In the Sermon on the Mount, Jesus puts to rest the lie that “all roads lead to heaven”:
Enter by the narrow gate; for the gate is wide and the way is easy, that leads to destruction, and those who enter by it are many. For the gate is narrow and the way is hard, that leads to life, and those who find it are few (Matt. 7:13-14).
As Catholics, our duty is to charitably share, explain, and defend these inconvenient yet necessary truths of our Faith against the widespread religious and moral relativism that continues to sow confusion and endanger untold numbers of souls.
7. “I don’t share my faith because I’m not trained or knowledgeable enough to do it.”
Finally, there are many Catholics believe themselves unprepared and ill-equipped to share their faith. Because they lack formal education in theology or training in evangelization, they feel unsure of themselves.
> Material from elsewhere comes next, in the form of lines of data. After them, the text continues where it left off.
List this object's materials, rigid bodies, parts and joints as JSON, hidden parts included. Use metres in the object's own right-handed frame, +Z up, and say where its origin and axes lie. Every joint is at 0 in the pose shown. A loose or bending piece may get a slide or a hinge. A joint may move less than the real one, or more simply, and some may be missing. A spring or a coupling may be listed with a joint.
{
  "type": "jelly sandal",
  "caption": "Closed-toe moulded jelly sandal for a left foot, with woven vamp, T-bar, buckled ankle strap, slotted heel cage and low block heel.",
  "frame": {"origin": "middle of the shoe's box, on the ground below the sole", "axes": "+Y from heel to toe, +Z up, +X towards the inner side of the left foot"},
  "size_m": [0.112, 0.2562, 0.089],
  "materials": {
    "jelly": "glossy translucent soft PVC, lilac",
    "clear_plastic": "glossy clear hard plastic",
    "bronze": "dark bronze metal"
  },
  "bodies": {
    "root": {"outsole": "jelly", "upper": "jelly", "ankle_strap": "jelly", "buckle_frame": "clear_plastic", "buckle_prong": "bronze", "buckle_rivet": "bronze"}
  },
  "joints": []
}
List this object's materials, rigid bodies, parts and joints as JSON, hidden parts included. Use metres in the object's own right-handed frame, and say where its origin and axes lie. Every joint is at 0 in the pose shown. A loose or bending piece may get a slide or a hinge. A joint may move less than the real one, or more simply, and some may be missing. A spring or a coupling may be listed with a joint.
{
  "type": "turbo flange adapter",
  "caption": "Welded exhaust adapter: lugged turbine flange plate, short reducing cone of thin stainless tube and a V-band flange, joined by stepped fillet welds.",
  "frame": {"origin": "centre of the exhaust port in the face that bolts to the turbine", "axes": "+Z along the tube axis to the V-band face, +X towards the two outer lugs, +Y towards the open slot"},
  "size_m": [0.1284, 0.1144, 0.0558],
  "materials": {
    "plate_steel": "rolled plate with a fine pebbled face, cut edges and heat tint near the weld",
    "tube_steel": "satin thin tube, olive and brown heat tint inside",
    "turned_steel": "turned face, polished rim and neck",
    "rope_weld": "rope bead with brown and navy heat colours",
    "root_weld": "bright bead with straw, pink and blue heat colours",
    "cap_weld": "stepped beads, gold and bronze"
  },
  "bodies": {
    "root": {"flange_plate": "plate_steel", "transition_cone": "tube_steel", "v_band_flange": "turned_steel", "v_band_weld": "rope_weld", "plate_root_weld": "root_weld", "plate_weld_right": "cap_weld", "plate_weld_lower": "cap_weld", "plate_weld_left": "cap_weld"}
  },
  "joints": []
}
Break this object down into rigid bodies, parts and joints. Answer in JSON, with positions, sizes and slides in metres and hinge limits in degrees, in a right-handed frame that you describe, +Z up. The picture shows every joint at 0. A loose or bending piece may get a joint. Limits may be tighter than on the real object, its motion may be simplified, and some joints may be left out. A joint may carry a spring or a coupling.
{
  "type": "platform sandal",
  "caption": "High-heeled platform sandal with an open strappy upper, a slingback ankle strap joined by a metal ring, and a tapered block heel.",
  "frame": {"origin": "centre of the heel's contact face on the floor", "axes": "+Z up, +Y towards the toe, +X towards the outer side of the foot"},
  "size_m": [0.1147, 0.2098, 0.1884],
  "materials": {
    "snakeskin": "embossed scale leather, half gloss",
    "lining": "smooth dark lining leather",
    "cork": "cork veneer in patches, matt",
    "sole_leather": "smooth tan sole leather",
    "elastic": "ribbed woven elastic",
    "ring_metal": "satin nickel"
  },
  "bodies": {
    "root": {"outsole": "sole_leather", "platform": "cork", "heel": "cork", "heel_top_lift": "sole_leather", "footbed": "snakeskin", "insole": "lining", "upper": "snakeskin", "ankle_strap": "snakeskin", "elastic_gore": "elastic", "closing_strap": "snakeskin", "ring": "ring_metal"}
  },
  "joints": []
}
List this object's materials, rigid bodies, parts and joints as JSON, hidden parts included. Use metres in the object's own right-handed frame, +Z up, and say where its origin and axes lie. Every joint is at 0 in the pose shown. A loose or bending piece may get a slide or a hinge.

While formation is certainly important, our lack of formal training and education should not prevent us from giving simple witness to our faith in Jesus Christ—a witness born of a genuine encounter and friendship with him. Pope Francis sums it up best:
Every Christian is challenged, here and now, to be actively engaged in evangelization; indeed, anyone who has truly experienced God’s saving love does not need much time or lengthy training to go out and proclaim that love. Every Christian is a missionary to the extent that he or she has encountered the love of God in Christ Jesus: we no longer say that we are “disciples” and “missionaries,” but rather that we are always “missionary disciples.” If we are not convinced, let us look at those first disciples, who, immediately after encountering the gaze of Jesus, went forth to proclaim him joyfully: “We have found the Messiah!” (John 1:41). The Samaritan woman became a missionary immediately after speaking with Jesus and many Samaritans come to believe in him “because of the woman’s testimony” (John 4:39). So too, Saint Paul, after his encounter with Jesus Christ, “immediately proclaimed Jesus” (Acts 9:20; cf. 22:6-21). So what are we waiting for? (EG, 120).
That’s precisely my point: What are we Catholics waiting for?